I said this:
Somedays I wonder what I did before the Internet.
No Google - how would I do my job? How would I have found out what that computer error meant and how to fix it?
No Spotify - how would I find so much new (and old-new) music to annoy Louise with?
No Blogger - what would I do with my evenings?
No Wordpress - what would I write review after review after review on?
No Bloglines - how would I find all of the great news and information to write about?
Then I waffled on about how I loved Remember The Milk.
Certain people (actually just Mrs Bruton) have pointed out that this implies that before the Internet and all the goodies I've mentioned I actually did do stuff - like go out, enjoy myself, relax, talk to my wife - that sort of thing.
I'd like to point out that that was THE POINT I was trying to make. Before Internet things were so much harder yet so much less rushed as well. Both in real life and the approximation of it that I like to call my life. Pre Internet I had time to relax - except, as Louise points out - I didn't actually - for as long as she can remember I've not been the relaxing sort. But before the Internet I had to find more local, less online things to fill my life with and get stressed about.
Whereas today I find my workload just automatically expands to overfill whatever spare time I have.
Back then: work at school and work at Nostalgia & Comics. Night-time got taken up with going out and staying in. Then I decided to start doing some reviews and writing about comics for the shop. Suddenly that started taking up a lot of time. There were other things at that point of course - but those are things I'm still not mentioning - one day I shall, but not yet (nothing illegal or immoral I promise).

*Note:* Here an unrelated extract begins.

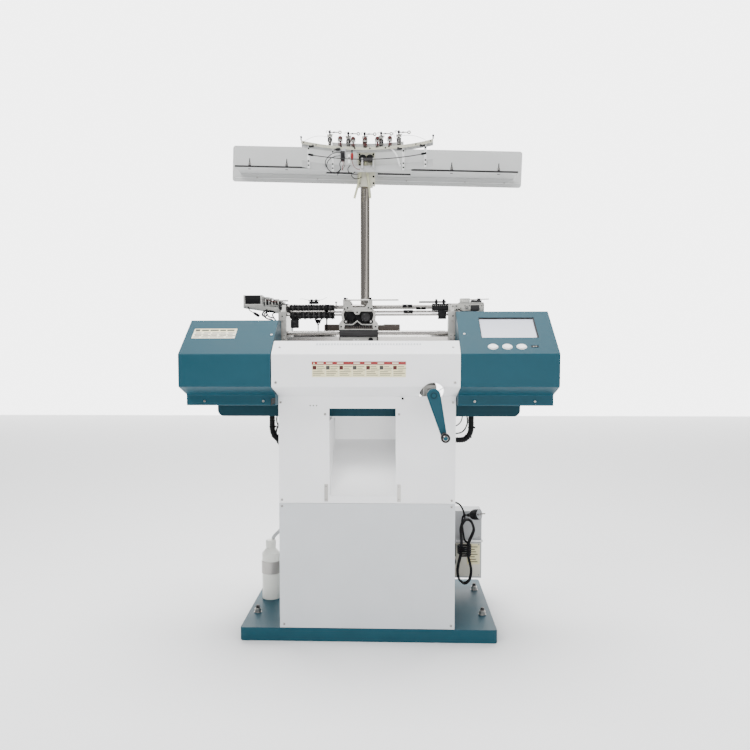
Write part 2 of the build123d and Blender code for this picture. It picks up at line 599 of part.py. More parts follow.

Now: I'm still working schools, but now I write more and more. And have a huge "reviews to do" shelf to prove it. Except the work over the last two months has meant the reviews shelf looks very slim right now. If I have a good September and October there's actually the vague possibility that I'd be almost clear and in that much desired position to be reviewing the books as they came in.
But that was too easy. So now I've signed up for another reviewing gig. One a month for the next year plus. Nothing huge. But this one has editors, deadlines and word limits. And it's killed me to write the first one this week.
So suddenly my workload expands past the available time yet again.
And you know what - I don't think I'd have it any other way.
It's just the way I am. And I'm happy with that.
But just in case I didn't make it clear this was a joke - at my expense.